Despite these historic accomplishments during more than a century of powered flight, today women remain significantly underrepresented in the aviation industry. Although women make up more than 50 percent of our nation’s workforce, they represent just two percent of airline mechanics, four percent of flight engineers, five percent of repairmen, six percent of pilots, 18 percent of flight dispatchers and 26 percent of air traffic controllers.

In a field that is so integral to our economy and national security, it is essential that talented and dedicated women are given the opportunity to contribute. As chairman of the Senate Transportation Appropriations Subcommittee, I have joined with U.S. Sen. Tammy Duckworth, D-Illinois to introduce bipartisan legislation that would encourage women to pursue careers in aviation and promote programs to support their professional development in the field.

It is an honor to co-sponsor this legislation with U.S. Sen. Duckworth, who herself has been a pioneer for women in aviation. A decorated veteran, she served as a U.S. Army helicopter pilot and was one of the first women to fly combat missions during Operation Iraqi Freedom. In 2004, her Black Hawk helicopter was hit by enemy fire and she suffered severe combat wounds, losing both legs and damaging her right arm.

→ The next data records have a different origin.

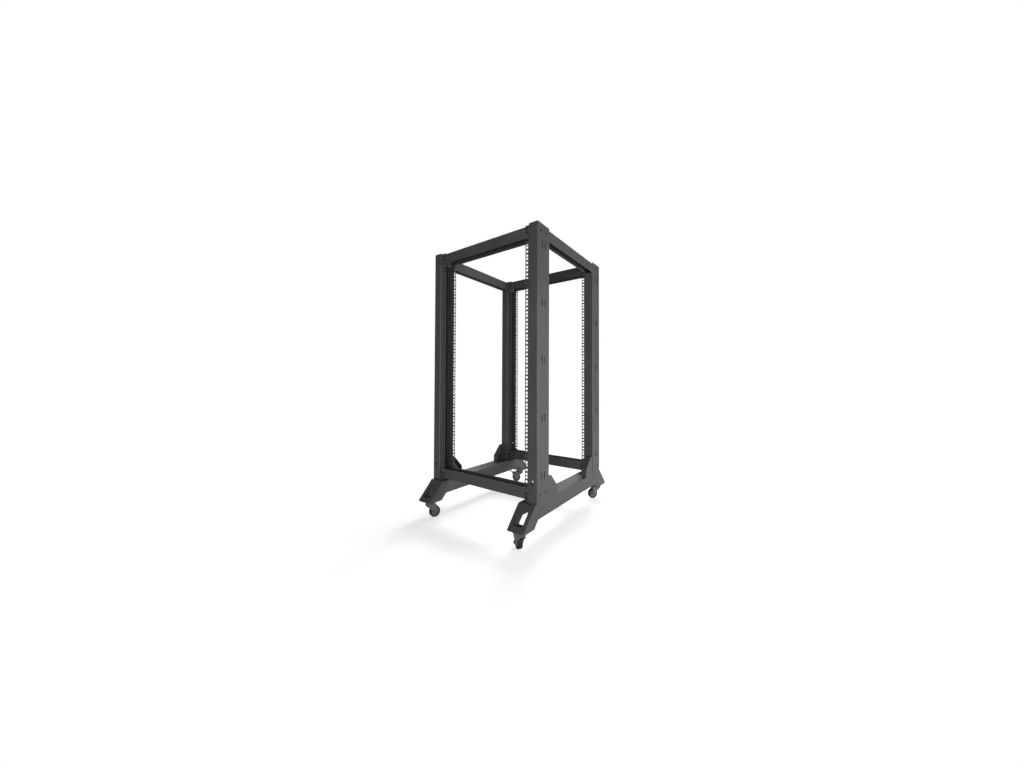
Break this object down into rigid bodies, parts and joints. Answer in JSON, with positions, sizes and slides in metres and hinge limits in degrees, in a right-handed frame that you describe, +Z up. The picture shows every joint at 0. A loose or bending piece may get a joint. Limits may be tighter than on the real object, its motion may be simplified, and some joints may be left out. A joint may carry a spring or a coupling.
{
  "type": "four post open frame rack",
  "caption": "Charcoal four post open frame equipment rack with square-hole rails, a splayed channel base and swivel casters.",
  "frame": {"origin": "the floor under the centre of the rack", "axes": "+X to the rack's right seen from the front, +Y to the back, +Z up; the front is the side that faces -Y"},
  "size_m": [0.5906, 0.7934, 1.2258],
  "materials": {
    "powder_coat": "satin",
    "caster_paint": "satin",
    "plated_steel": "satin",
    "wheel_plastic": "matte",
    "tyre_rubber": "matte"
  },
  "bodies": {
    "frame": {"post_front_left": "powder_coat", "post_front_right": "powder_coat", "post_rear_left": "powder_coat", "post_rear_right": "powder_coat", "top_beam_front": "powder_coat", "top_beam_rear": "powder_coat", "top_beam_left": "powder_coat", "top_beam_right": "powder_coat", "bottom_beam_front": "powder_coat", "bottom_beam_rear": "powder_coat", "base_channel_left": "powder_coat", "base_channel_right": "powder_coat", "foot_front_left": "powder_coat", "foot_front_right": "powder_coat", "foot_rear_left": "powder_coat", "foot_rear_right": "powder_coat", "caster_head_front_left": "caster_paint", "caster_head_front_right": "caster_paint", "caster_head_rear_left": "caster_paint", "caster_head_rear_right": "caster_paint"},
    "swivel_front_left": {"caster_fork_front_left": "caster_paint", "caster_axle_front_left": "plated_steel"},
    "wheel_front_left": {"wheel_hub_front_left": "wheel_plastic", "wheel_tyre_front_left": "tyre_rubber"},
    "swivel_front_right": {"caster_fork_front_right": "caster_paint", "caster_axle_front_right": "plated_steel", "brake_pin_front_right": "plated_steel"},
    "wheel_front_right": {"wheel_hub_front_right": "wheel_plastic", "wheel_tyre_front_right": "tyre_rubber"},
    "brake_front_right": {"brake_lever_front_right": "caster_paint"},
    "swivel_rear_left": {"caster_fork_rear_left": "caster_paint", "caster_axle_rear_left": "plated_steel", "brake_pin_rear_left": "plated_steel"},
    "wheel_rear_left": {"wheel_hub_rear_left": "wheel_plastic", "wheel_tyre_rear_left": "tyre_rubber"},
    "brake_rear_left": {"brake_lever_rear_left": "caster_paint"},
    "swivel_rear_right": {"caster_fork_rear_right": "caster_paint", "caster_axle_rear_right": "plated_steel"},
    "wheel_rear_right": {"wheel_hub_rear_right": "wheel_plastic", "wheel_tyre_rear_right": "tyre_rubber"}
  },
  "joints": [
    {"name": "swivel_front_left", "type": "hinge", "parent": "frame", "child": "swivel_front_left", "pos_m": [-0.2489, -0.361, 0.06], "axis": [0, 0, 1], "continuous": true},
    {"name": "spin_front_left", "type": "hinge", "parent": "swivel_front_left", "child": "wheel_front_left", "pos_m": [-0.24226, -0.34055, 0.025], "axis": [-0.9511, 0.309, 0], "continuous": true},
    {"name": "swivel_front_right", "type": "hinge", "parent": "frame", "child": "swivel_front_right", "pos_m": [0.2489, -0.361, 0.06], "axis": [0, 0, 1], "continuous": true},
    {"name": "brake_front_right", "type": "hinge", "parent": "swivel_front_right", "child": "brake_front_right", "pos_m": [0.21409, -0.33662, 0.052], "axis": [-0.5736, -0.8192, 0], "range_deg": [0, 12]},
    {"name": "spin_front_right", "type": "hinge", "parent": "swivel_front_right", "child": "wheel_front_right", "pos_m": [0.23129, -0.34867, 0.025], "axis": [-0.5736, -0.8192, 0], "continuous": true},
    {"name": "swivel_rear_left", "type": "hinge", "parent": "frame", "child": "swivel_rear_left", "pos_m": [-0.2489, 0.361, 0.06], "axis": [0, 0, 1], "continuous": true},
    {"name": "brake_rear_left", "type": "hinge", "parent": "swivel_rear_left", "child": "brake_rear_left", "pos_m": [-0.28146, 0.33368, 0.052], "axis": [0.6428, -0.766, 0], "range_deg": [0, 12]},
    {"name": "spin_rear_left", "type": "hinge", "parent": "swivel_rear_left", "child": "wheel_rear_left", "pos_m": [-0.26537, 0.34718, 0.025], "axis": [0.6428, -0.766, 0], "continuous": true},
    {"name": "swivel_rear_right", "type": "hinge", "parent": "frame", "child": "swivel_rear_right", "pos_m": [0.2489, 0.361, 0.06], "axis": [0, 0, 1], "continuous": true},
    {"name": "spin_rear_right", "type": "hinge", "parent": "swivel_rear_right", "child": "wheel_rear_right", "pos_m": [0.23657, 0.34339, 0.025], "axis": [0.8192, -0.5736, 0], "continuous": true}
  ]
}
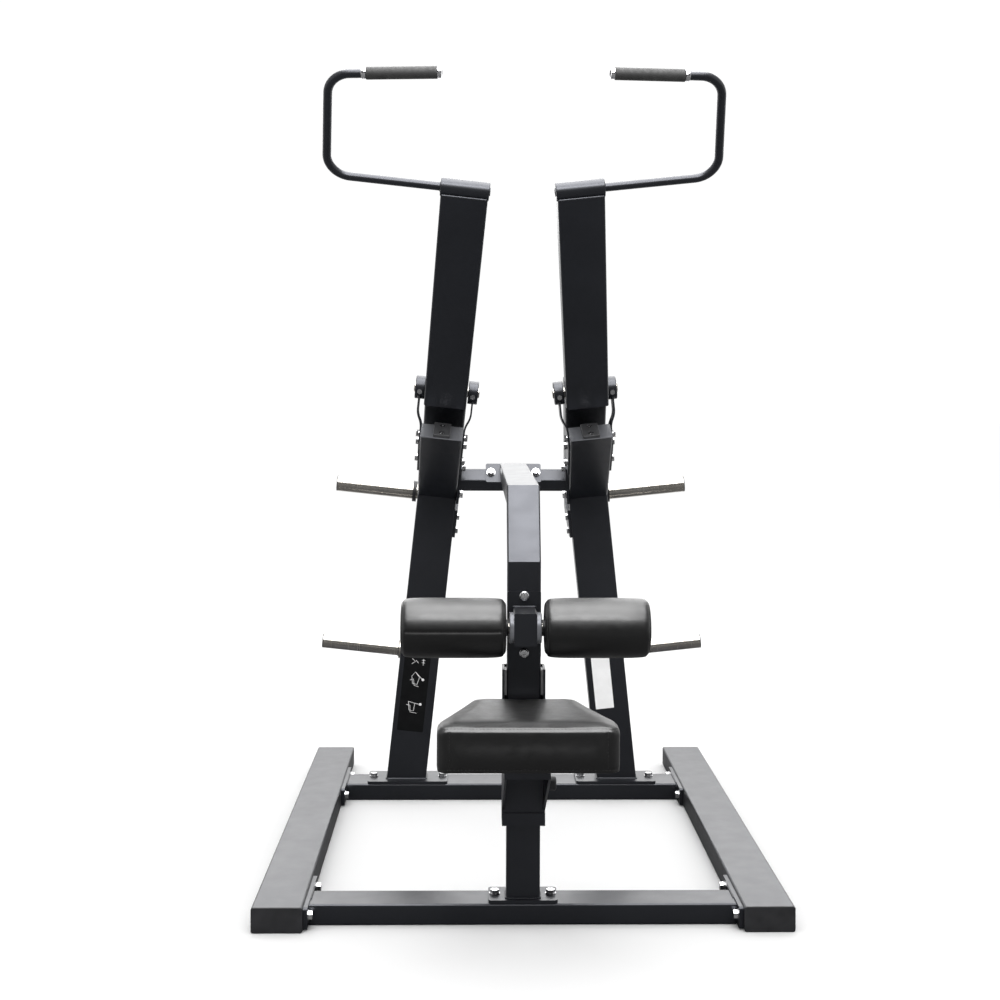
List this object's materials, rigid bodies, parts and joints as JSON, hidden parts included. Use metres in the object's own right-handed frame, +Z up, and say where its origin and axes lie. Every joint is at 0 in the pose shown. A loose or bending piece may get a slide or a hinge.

U.S. Sen. Duckworth has noted that when she was in flight school, she rarely saw other women in her classes. Our legislation, the Promoting Women in the Aviation Workforce Act, aims to address the imbalance by encouraging the aviation industry to offer opportunities, such as pilot training, STEM (science, technology, engineering, and math) education, recruitment, and mentorship programs that would help women to pursue and succeed in aviation-related careers. Our bill would also direct the Federal Aviation Administration (FAA) to create and manage a Women in Aviation Advisory Board to encourage the industry to provide such programs.

Finally, in another effort to improve the availability and quality of educational opportunities for women pursuing careers in aviation, our legislation would require that the FAA submit a report to Congress on current trends concerning women in aviation and the potential for expanding existing programming.

From the engineer’s drafting table to the control tower to the pilot’s seat, women have made invaluable contributions to aviation in America. The Promoting Women in the Aviation Workforce Act will help to ensure that women can continue to achieve success in the workforce supporting one of our country’s foremost industries.